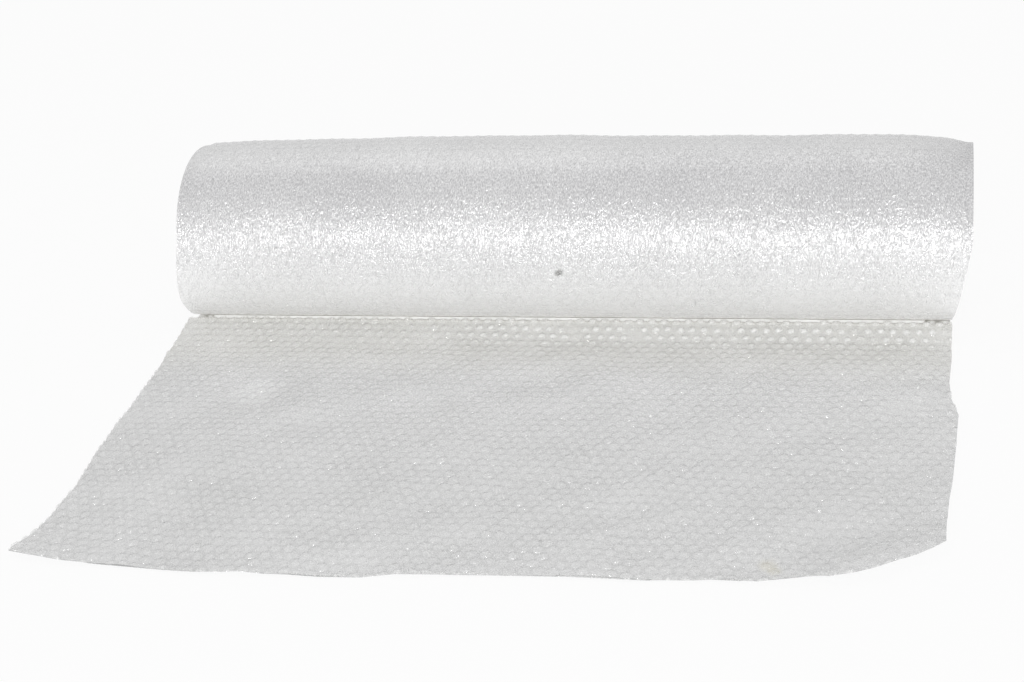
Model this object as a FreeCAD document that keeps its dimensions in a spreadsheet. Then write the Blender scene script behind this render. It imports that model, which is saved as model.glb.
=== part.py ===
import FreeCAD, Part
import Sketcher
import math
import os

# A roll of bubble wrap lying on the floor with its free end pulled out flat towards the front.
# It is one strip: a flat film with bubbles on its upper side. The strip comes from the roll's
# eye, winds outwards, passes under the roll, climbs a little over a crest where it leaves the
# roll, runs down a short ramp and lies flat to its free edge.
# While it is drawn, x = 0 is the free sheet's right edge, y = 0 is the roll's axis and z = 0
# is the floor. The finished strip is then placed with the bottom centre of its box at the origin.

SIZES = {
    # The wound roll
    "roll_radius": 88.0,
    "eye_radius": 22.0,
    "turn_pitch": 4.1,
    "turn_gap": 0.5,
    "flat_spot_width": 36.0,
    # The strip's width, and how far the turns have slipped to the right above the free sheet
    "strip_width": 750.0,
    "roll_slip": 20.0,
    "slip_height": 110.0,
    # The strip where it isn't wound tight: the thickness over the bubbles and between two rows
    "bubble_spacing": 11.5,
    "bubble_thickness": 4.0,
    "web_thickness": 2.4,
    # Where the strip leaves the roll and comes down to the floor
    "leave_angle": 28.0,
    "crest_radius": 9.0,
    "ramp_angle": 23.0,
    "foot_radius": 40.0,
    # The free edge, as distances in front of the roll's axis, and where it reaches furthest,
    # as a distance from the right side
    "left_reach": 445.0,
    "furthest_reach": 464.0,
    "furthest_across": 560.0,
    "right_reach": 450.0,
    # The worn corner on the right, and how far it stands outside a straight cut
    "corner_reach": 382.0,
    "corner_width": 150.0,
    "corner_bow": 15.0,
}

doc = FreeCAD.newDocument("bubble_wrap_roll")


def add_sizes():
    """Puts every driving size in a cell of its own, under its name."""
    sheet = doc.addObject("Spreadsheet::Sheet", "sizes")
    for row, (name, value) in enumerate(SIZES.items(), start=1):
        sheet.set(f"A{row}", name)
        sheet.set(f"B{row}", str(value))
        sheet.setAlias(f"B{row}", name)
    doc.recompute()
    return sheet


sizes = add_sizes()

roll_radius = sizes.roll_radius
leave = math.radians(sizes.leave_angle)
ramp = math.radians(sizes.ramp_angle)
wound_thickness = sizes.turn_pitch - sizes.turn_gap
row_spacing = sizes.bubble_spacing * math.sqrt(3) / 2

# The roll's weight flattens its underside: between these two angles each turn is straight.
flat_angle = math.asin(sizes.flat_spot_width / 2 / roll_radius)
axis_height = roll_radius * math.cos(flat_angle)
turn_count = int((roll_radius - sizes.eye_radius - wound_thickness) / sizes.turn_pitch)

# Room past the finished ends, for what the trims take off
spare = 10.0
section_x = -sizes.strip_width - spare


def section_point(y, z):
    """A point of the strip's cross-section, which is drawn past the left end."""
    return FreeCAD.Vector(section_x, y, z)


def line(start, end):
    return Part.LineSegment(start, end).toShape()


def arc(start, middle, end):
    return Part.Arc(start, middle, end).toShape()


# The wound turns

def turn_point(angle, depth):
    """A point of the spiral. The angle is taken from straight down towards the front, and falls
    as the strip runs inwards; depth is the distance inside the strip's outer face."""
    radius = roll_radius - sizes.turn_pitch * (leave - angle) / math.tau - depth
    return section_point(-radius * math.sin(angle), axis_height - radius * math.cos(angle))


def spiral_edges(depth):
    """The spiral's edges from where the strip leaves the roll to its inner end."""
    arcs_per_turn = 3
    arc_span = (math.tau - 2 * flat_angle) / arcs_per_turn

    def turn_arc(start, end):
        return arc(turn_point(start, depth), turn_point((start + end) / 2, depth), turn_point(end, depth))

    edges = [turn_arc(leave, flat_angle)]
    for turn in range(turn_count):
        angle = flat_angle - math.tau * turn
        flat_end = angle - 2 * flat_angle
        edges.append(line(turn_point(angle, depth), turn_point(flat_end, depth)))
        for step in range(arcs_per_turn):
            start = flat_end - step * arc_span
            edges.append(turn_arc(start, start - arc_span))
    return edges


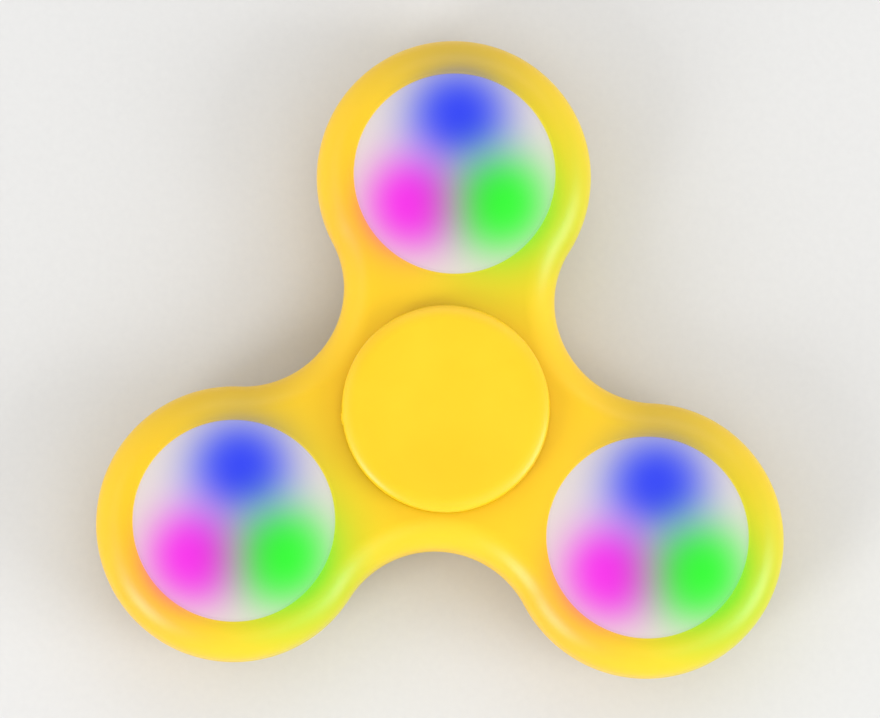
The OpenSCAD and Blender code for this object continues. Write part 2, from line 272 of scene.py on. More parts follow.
_ _ _ _ _
# [Your instructions]
All records above must be set down exactly, please.

# [Exercise response]
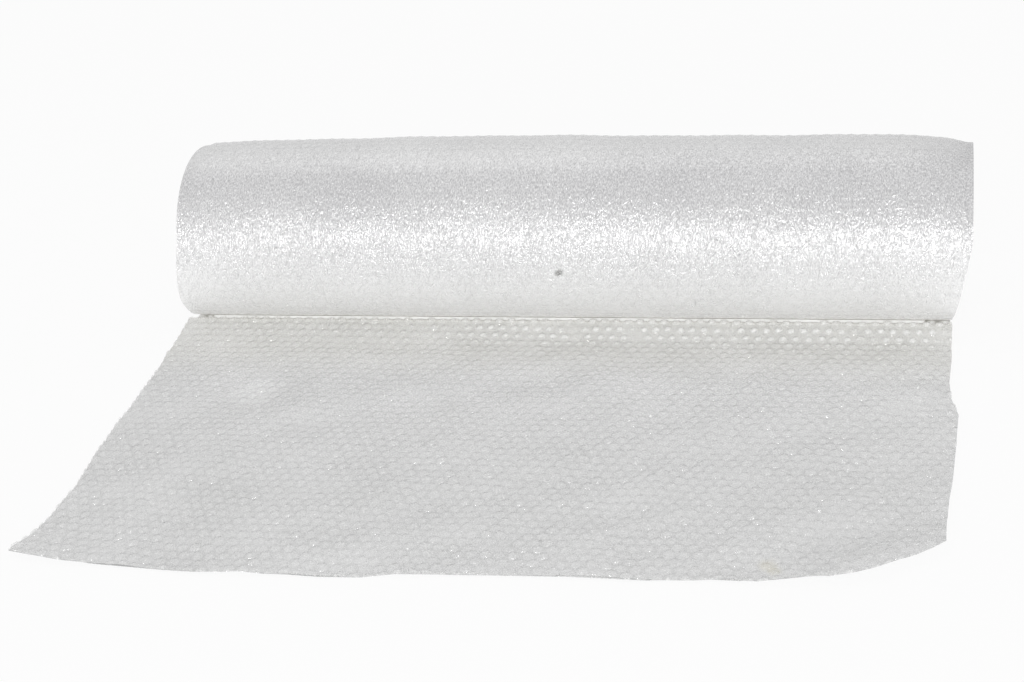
Model this object as a FreeCAD document that keeps its dimensions in a spreadsheet. Then write the Blender scene script behind this render. It imports that model, which is saved as model.glb.
=== part.py ===
import FreeCAD, Part
import Sketcher
import math
import os

# A roll of bubble wrap lying on the floor with its free end pulled out flat towards the front.
# It is one strip: a flat film with bubbles on its upper side. The strip comes from the roll's
# eye, winds outwards, passes under the roll, climbs a little over a crest where it leaves the
# roll, runs down a short ramp and lies flat to its free edge.
# While it is drawn, x = 0 is the free sheet's right edge, y = 0 is the roll's axis and z = 0
# is the floor. The finished strip is then placed with the bottom centre of its box at the origin.

SIZES = {
    # The wound roll
    "roll_radius": 88.0,
    "eye_radius": 22.0,
    "turn_pitch": 4.1,
    "turn_gap": 0.5,
    "flat_spot_width": 36.0,
    # The strip's width, and how far the turns have slipped to the right above the free sheet
    "strip_width": 750.0,
    "roll_slip": 20.0,
    "slip_height": 110.0,
    # The strip where it isn't wound tight: the thickness over the bubbles and between two rows
    "bubble_spacing": 11.5,
    "bubble_thickness": 4.0,
    "web_thickness": 2.4,
    # Where the strip leaves the roll and comes down to the floor
    "leave_angle": 28.0,
    "crest_radius": 9.0,
    "ramp_angle": 23.0,
    "foot_radius": 40.0,
    # The free edge, as distances in front of the roll's axis, and where it reaches furthest,
    # as a distance from the right side
    "left_reach": 445.0,
    "furthest_reach": 464.0,
    "furthest_across": 560.0,
    "right_reach": 450.0,
    # The worn corner on the right, and how far it stands outside a straight cut
    "corner_reach": 382.0,
    "corner_width": 150.0,
    "corner_bow": 15.0,
}

doc = FreeCAD.newDocument("bubble_wrap_roll")


def add_sizes():
    """Puts every driving size in a cell of its own, under its name."""
    sheet = doc.addObject("Spreadsheet::Sheet", "sizes")
    for row, (name, value) in enumerate(SIZES.items(), start=1):
        sheet.set(f"A{row}", name)
        sheet.set(f"B{row}", str(value))
        sheet.setAlias(f"B{row}", name)
    doc.recompute()
    return sheet


sizes = add_sizes()

roll_radius = sizes.roll_radius
leave = math.radians(sizes.leave_angle)
ramp = math.radians(sizes.ramp_angle)
wound_thickness = sizes.turn_pitch - sizes.turn_gap
row_spacing = sizes.bubble_spacing * math.sqrt(3) / 2

# The roll's weight flattens its underside: between these two angles each turn is straight.
flat_angle = math.asin(sizes.flat_spot_width / 2 / roll_radius)
axis_height = roll_radius * math.cos(flat_angle)
turn_count = int((roll_radius - sizes.eye_radius - wound_thickness) / sizes.turn_pitch)

# Room past the finished ends, for what the trims take off
spare = 10.0
section_x = -sizes.strip_width - spare


def section_point(y, z):
    """A point of the strip's cross-section, which is drawn past the left end."""
    return FreeCAD.Vector(section_x, y, z)


def line(start, end):
    return Part.LineSegment(start, end).toShape()


def arc(start, middle, end):
    return Part.Arc(start, middle, end).toShape()


# The wound turns

def turn_point(angle, depth):
    """A point of the spiral. The angle is taken from straight down towards the front, and falls
    as the strip runs inwards; depth is the distance inside the strip's outer face."""
    radius = roll_radius - sizes.turn_pitch * (leave - angle) / math.tau - depth
    return section_point(-radius * math.sin(angle), axis_height - radius * math.cos(angle))


def spiral_edges(depth):
    """The spiral's edges from where the strip leaves the roll to its inner end."""
    arcs_per_turn = 3
    arc_span = (math.tau - 2 * flat_angle) / arcs_per_turn

    def turn_arc(start, end):
        return arc(turn_point(start, depth), turn_point((start + end) / 2, depth), turn_point(end, depth))

    edges = [turn_arc(leave, flat_angle)]
    for turn in range(turn_count):
        angle = flat_angle - math.tau * turn
        flat_end = angle - 2 * flat_angle
        edges.append(line(turn_point(angle, depth), turn_point(flat_end, depth)))
        for step in range(arcs_per_turn):
            start = flat_end - step * arc_span
            edges.append(turn_arc(start, start - arc_span))
    return edges


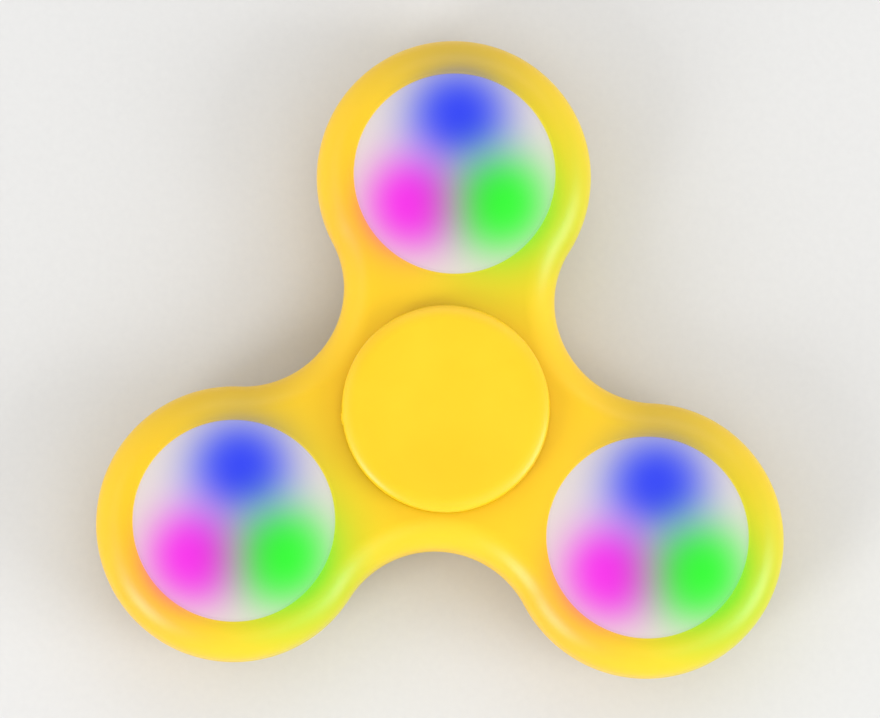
The OpenSCAD and Blender code for this object continues. Write part 2, from line 272 of scene.py on. More parts follow.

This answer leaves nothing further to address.